PROBLEM REQUIREMENTS:
Find every line below that contains the word "Identity" and copy it out.

PROVIDED MATERIAL:
· · ·
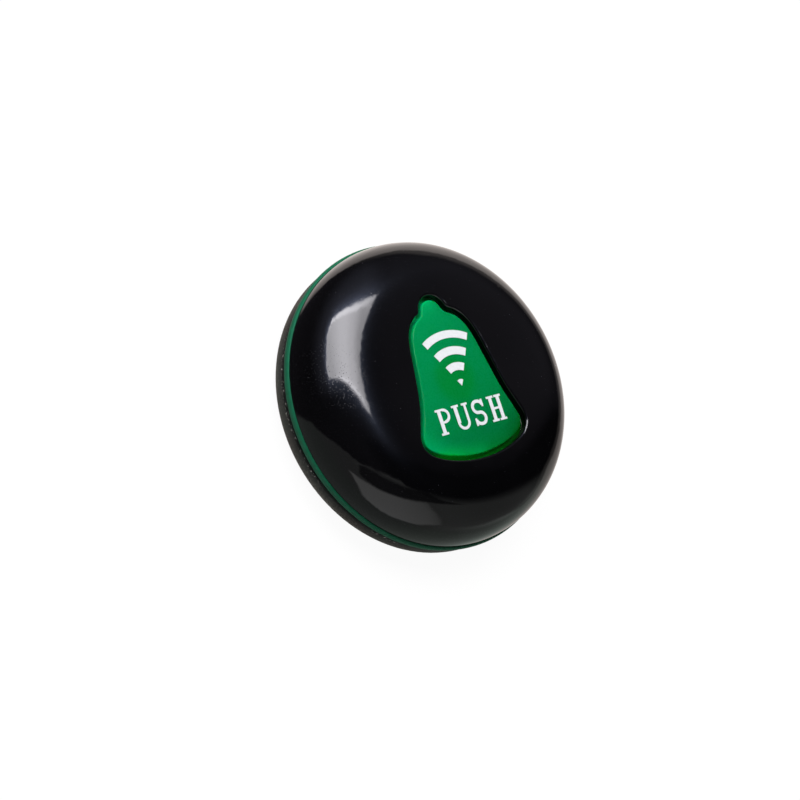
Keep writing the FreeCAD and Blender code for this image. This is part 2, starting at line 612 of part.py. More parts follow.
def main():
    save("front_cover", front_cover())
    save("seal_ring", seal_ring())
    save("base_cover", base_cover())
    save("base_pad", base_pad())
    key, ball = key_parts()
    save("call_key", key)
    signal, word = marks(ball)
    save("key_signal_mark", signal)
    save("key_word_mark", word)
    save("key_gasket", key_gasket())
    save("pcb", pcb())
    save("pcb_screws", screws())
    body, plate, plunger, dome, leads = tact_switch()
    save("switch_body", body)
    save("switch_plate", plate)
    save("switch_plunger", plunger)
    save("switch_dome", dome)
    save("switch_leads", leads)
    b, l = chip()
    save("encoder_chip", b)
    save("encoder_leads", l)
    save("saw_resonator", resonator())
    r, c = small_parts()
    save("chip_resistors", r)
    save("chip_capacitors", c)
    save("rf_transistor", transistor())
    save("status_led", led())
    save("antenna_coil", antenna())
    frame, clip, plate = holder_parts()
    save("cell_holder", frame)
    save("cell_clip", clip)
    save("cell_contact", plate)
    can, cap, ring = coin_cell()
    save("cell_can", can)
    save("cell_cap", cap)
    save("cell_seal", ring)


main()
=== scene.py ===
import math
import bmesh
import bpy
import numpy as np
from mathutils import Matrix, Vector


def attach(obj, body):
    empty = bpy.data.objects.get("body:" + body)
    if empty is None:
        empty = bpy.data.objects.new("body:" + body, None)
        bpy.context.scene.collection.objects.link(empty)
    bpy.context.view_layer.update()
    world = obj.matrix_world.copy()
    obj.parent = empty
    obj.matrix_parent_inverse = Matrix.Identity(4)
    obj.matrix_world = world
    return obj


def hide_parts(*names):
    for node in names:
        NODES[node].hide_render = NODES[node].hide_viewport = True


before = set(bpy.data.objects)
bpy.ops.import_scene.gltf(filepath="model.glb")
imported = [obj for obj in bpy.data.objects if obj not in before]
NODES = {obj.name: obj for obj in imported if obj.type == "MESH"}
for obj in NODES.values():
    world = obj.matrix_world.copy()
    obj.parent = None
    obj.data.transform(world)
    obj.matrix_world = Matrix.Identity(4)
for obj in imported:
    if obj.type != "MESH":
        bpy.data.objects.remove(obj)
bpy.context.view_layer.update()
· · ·
SOLUTION BELOW:
    obj.matrix_parent_inverse = Matrix.Identity(4)
    obj.matrix_world = Matrix.Identity(4)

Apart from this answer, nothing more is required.